Moscow’s attitude also remains a mystery. In recent months, a number of commentators have predicted a drop in Kremlin support for the rebels, given Russia’s own struggling oil-dependent economy and the added burden of war operations in Syria.

 

A meeting last month between US Assistant Secretary of State Victoria Nuland and Vladislav Surkov, a close adviser to President Vladimir Putin, seemed to back up this idea of a Russian shift.

 

But no breakthrough was announced after the meeting, and those with inside knowledge of the talks say that progress was minimal.

 

Russia appears to be holding out for a resolution that would give it stable and mutually beneficial relations with Ukraine, a prospect that the current Kiev regime is resisting.

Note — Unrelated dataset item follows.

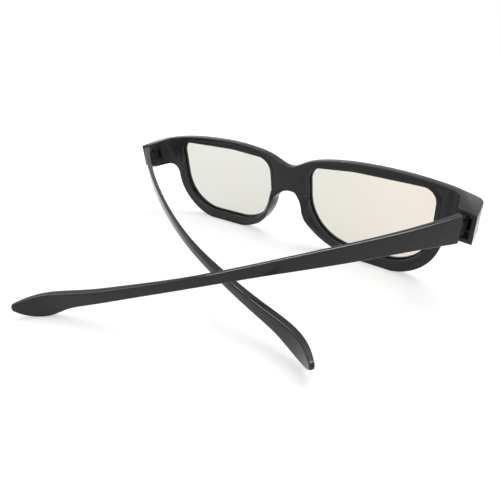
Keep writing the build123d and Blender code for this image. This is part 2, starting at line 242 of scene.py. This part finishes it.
def grid_faces(rows, columns, close_rows=False):
    """Quads of a grid of points that is closed across its columns.

    Point (i, j) has index i * columns + j; each quad joins rows i and i + 1.
    With close_rows the last row joins the first; otherwise the first row and
    the last row each get one flat face."""
    i = np.arange(rows if close_rows else rows - 1)[:, None]
    j = np.arange(columns)[None, :]
    nxt, row = (j + 1) % columns, (i + 1) % rows
    corners = (i * columns + j, row * columns + j, row * columns + nxt, i * columns + nxt)
    faces = np.stack(corners, axis=-1).reshape(-1, 4).tolist()
    if not close_rows:
        faces.append(list(range(columns)))
        faces.append(list(range((rows - 1) * columns, rows * columns))[::-1])
    return faces


def new_piece(name, points, faces, smooth=True, merge=True):
    """Mesh object from an array of points and a list of faces, facing outwards."""
    mesh = bpy.data.meshes.new(name)
    mesh.from_pydata(points.tolist(), [], faces)
    piece = bpy.data.objects.new(name, mesh)
    bpy.context.scene.collection.objects.link(piece)
    edit = bmesh.new()
    edit.from_mesh(mesh)
    if merge:
        bmesh.ops.remove_doubles(edit, verts=edit.verts, dist=1e-7)
    bmesh.ops.recalc_face_normals(edit, faces=edit.faces)
    edit.to_mesh(mesh)
    edit.free()
    if smooth:
        mesh.shade_smooth()
    else:
        mesh.shade_flat()
    return piece


def temple_surface(settings, arc=5):
    """Right temple's arm in the open pose, in millimetres.

    A rounded rectangle is carried down the arm: its outer side, thickness, top
    edge and height are smooth curves of the distance from the butt. Both ends
    close on a quarter round, where the rectangle shrinks as the cosine and
    moves out as the sine. The lower butt corner is a quarter circle in the
    side view."""
    length, edge, corner = settings.length / MM, settings.edge / MM, settings.butt_corner / MM
    end, bend = settings.tip / MM, 0.86 * length
    turn = np.linspace(0.0, np.pi / 2, 7)
    # stations stand closer at the butt and, past the bend, towards the tip
    body = np.concatenate((edge + (corner - edge) * np.linspace(0, 1, 12)[1:] ** 1.5,
                           np.linspace(corner, bend, 110)[1:],
                           bend + 0.14 * length * np.sin(np.linspace(0, np.pi / 2, 46))[1:]))
    away = np.concatenate((edge * (1 - np.cos(turn)), body, length + end * np.sin(turn[1:])))
    inset = np.concatenate((edge * (1 - np.sin(turn)), np.zeros(len(body) + len(turn) - 1)))
    shrink = np.maximum(np.concatenate((np.ones(len(turn) + len(body)), np.cos(turn[1:]))), 0.02)
    at = np.minimum(away, length)
    out = across(length, TEMPLE_OUT, at)
    thick = out - across(length, np.subtract(TEMPLE_OUT, TEMPLE_THICK), at)
    top = across(length, TEMPLE_TOP, at)
    low = across(length, np.subtract(TEMPLE_TOP, TEMPLE_HIGH), at)
    short = corner - np.sqrt(np.maximum(corner ** 2 - (corner - away) ** 2, 0))
    low = low + np.where(away < corner, short, 0)
    half_x = (thick / 2 - inset) * shrink ** 0.5
    half_z = ((top - low) / 2 - inset) * shrink
    radius = np.minimum(np.maximum(edge - inset, 0.02), 0.98 * np.minimum(half_x, half_z))
    x, z = round_box(half_x, half_z, radius, arc)
    x += (out - thick / 2)[:, None]
    z += ((top + low) / 2)[:, None]
    y = np.broadcast_to(-away[:, None], x.shape)
    return np.stack((x, y, z), axis=-1).reshape(-1, 3), grid_faces(len(away), x.shape[1])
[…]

And, so far, Ukraine’s Western allies have President Poroshenko’s back.

 

Political give-and-take

 

All this would be challenge enough for Ukraine’s leaders. However, they also have the country’s chronic political instability to contend with – much of it of their own making.
In a sense, Ukraine’s strength is also its weakness: a healthy political give-and-take, which includes a highly engaged population.

 

In the best of times this produces what is probably the most vibrant civic sector and public dialogue in the former Soviet space. Also, in the past two years, a number of key reforms have been introduced, though these are not as transformative as what the majority of Ukrainians think is required.

 

When the public debate becomes too charged or polarised, however, paralysis sets in. Or worse.
Growing numbers of Ukrainians say they are tired of what they see as a lack of progress, and disgusted with the infighting. Corruption is still entrenched, no major figures have been jailed and many people say they are struggling to survive economically. Talk of a “third Maidan” – a new mass protest movement – is consistently raised in conversations.

 

The stakes, then, couldn’t be higher, as US Vice-President Joe Biden told Ukrainian lawmakers on a visit last year to Ukraine. Mr Biden encouraged them, and at times implored them, to embrace reform and end their squabbling. They very likely wouldn’t have a second chance, he said.